Why it had to be shoe-horned into a future American dystopia I don't know. For some reason, I thought it was contemporary when I first picked it up. I can see it as a TV show for some forgotten about country that still has monarchs that can't get a date. We had The Farmer Wants a Wife in the UK a few years ago, where a bunch of rather inappropriate single women went to live on a farm in the hopes of wooing a handsome farmer (with loads of land and presumable cash). It doesn't matter that he eventually decided he liked the presenter better than the winning girl, it proves that such shows are possible in a current day setting. The fact that America had adopted a hereditary monarchy and a caste system in the distant future just seems so far-fetched. There's nothing wrong with setting a book in a made up world either.

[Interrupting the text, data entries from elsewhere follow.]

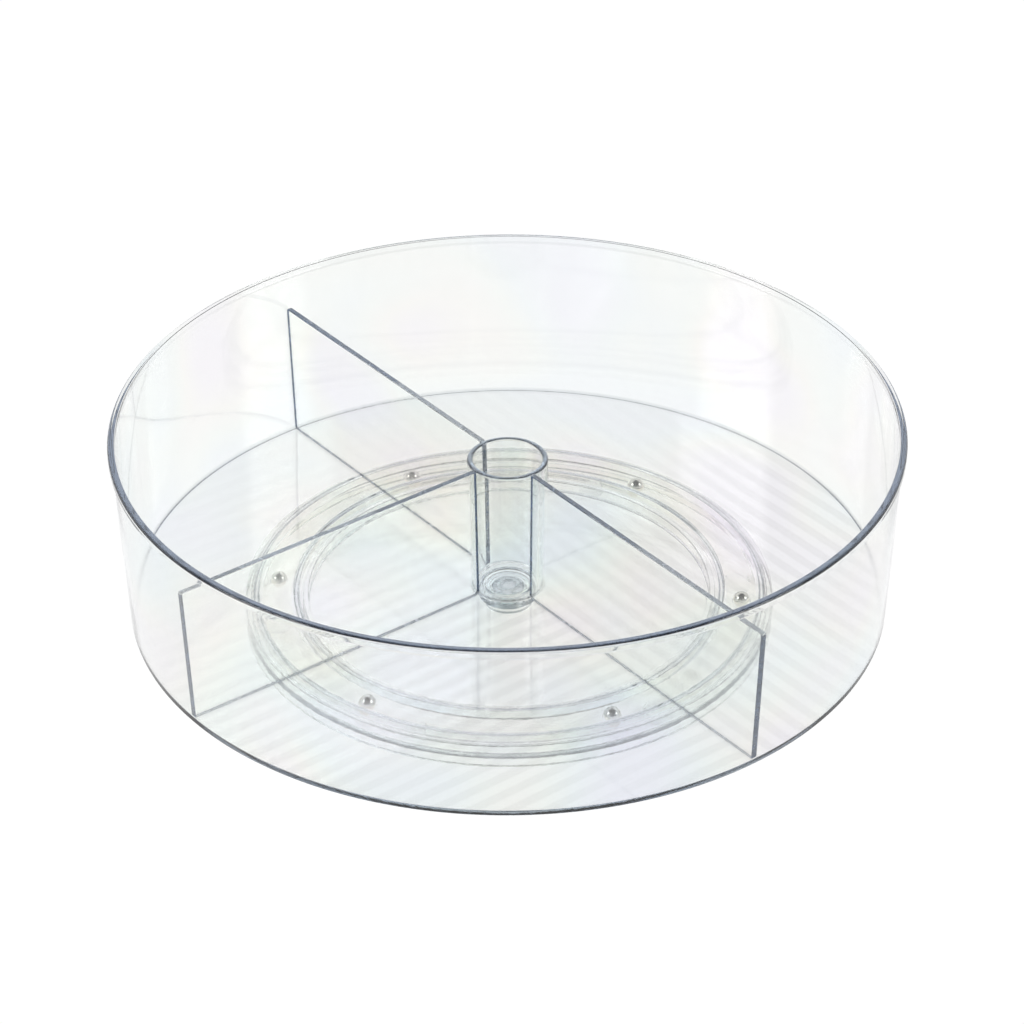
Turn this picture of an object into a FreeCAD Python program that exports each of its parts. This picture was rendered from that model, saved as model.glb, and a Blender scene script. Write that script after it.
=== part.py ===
import FreeCAD, Part
import math
import os

# Lazy susan turntable, all sizes in millimetres.
# A clear round tray with a centre tube and three upright dividers turns on six steel balls.
# The balls run in a ring on a flat base, which stands on six small pads.
#
# Frame: the origin is on the table under the centre of the turntable and +Z is the spin axis.
# The dividers stand along +Y, -X and -Y, so the half compartment is on the +X side.

# ---- driving dimensions ----

# tray
RIM_RADIUS = 146.0
TRAY_HEIGHT = 71.4
TRAY_FOOT_RADIUS = 142.0
FLOOR_THICKNESS = 1.4
WALL_THICKNESS = 1.8
RIM_BEAD = 0.9
RIM_BEAD_HEIGHT = 3.8
RIM_ROUND = 1.2
FLOOR_CORNER_RADIUS = 0.5

# centre tube and dividers
TUBE_HEIGHT = 54.7
TUBE_TOP_RADIUS = 15.0
TUBE_FOOT_RADIUS = 14.2
TUBE_WALL = 2.1
TUBE_FLARE = 0.8
DIVIDER_THICKNESS = 2.2
DIVIDER_CORNER = 1.0
DIVIDER_ANGLES = {"divider_rear": 90, "divider_side": 180, "divider_front": 270}
GLUE_LINE = 0.1

# ball bearing
BALL_DIAMETER = 6.35
BALL_COUNT = 6
BALL_CIRCLE_RADIUS = 88.0
FIRST_BALL_ANGLE = 17.4
BALL_PLAY = 0.05
TRACK_WIDTH = 13.2
CAGE_WIDTH = 10.8
CAGE_THICKNESS = 2.0
POCKET_CLEARANCE = 0.3
GUIDE_RIB = 1.8
GUIDE_RIB_DEPTH = 4.5

# base
BASE_RADIUS = 99.6
PLATE_THICKNESS = 2.3
SKIRT_THICKNESS = 2.3
SKIRT_BELOW_PLATE = 2.8
INNER_WALL_RADIUS = 78.0
INNER_WALL_THICKNESS = 2.0
BASE_WALL_GAP = 1.7
FOOT_RADIUS = 5.0
FOOT_COUNT = 6
FOOT_BELOW_SKIRT = 1.0

# centre pivot
SOCKET_RADIUS = 9.5
SOCKET_DEPTH = 2.6
JOURNAL_LENGTH = 4.0
COLLAR_RADIUS = 11.3
BUSH_RADIUS = 6.0
BUSH_FLANGE_RADIUS = 8.7
BUSH_FLANGE_THICKNESS = 1.5
RUNNING_CLEARANCE = 0.08
AXIAL_CLEARANCE = 0.3
BOSS_WALL = 3.0
BOSS_BELOW_PLATE = 1.2
LEG_SLOTS = 2
LEG_SLOT_WIDTH = 1.2
SNAP_LIP = 0.5
SNAP_LIP_HEIGHT = 1.0
PIN_RADIUS = 3.1
PIN_HEAD_RADIUS = 4.7
PIN_HEAD_THICKNESS = 0.9
PIN_DIMPLE_RADIUS = 3.0
PIN_DIMPLE_DEPTH = 0.4

# small shape details
EDGE_ROUND = 0.4
RIB_DRAFT = 0.2
PRESS_GAP = 0.05

# ---- heights, worked out from the table up ----

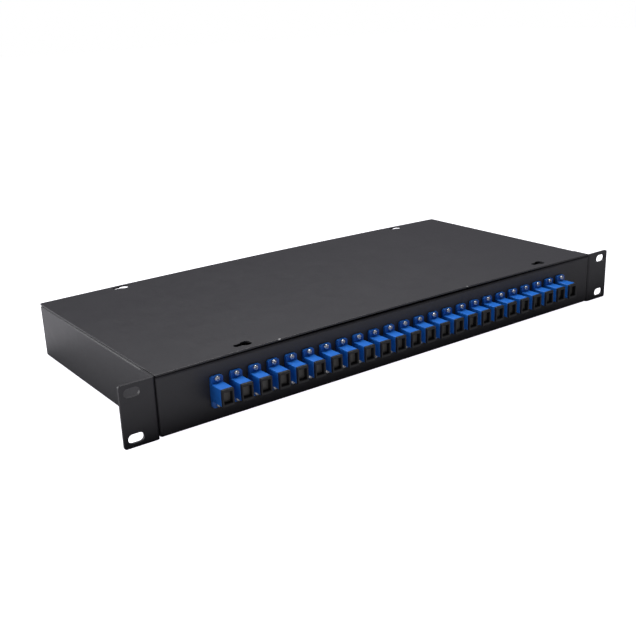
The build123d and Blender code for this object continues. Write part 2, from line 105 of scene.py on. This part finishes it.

I think you all know my opinion on poorly constructed trilogies by now. Each book should have a conclusion of sorts. Yes, loads of things can be carried on into the next book but you need to give your readers some satisfaction. The book needs to work as a standlone read, hopefully one that leaves the readers craving more. I'm not even talking about cliffhangers here, the book just seems to end mid scene. Absolutely nothing is concluded and it left me feeling a bit cheated.

In the end it's trying to be too many things, a dystopia with the social etiquette of Regency England and a very modern day reality show, rolled into one. Not forgetting the fairy tale romance of a normal girl meeting her prince charming... After saying all that, I did quite enjoy it for quick weekend read and I'd probably read the next one!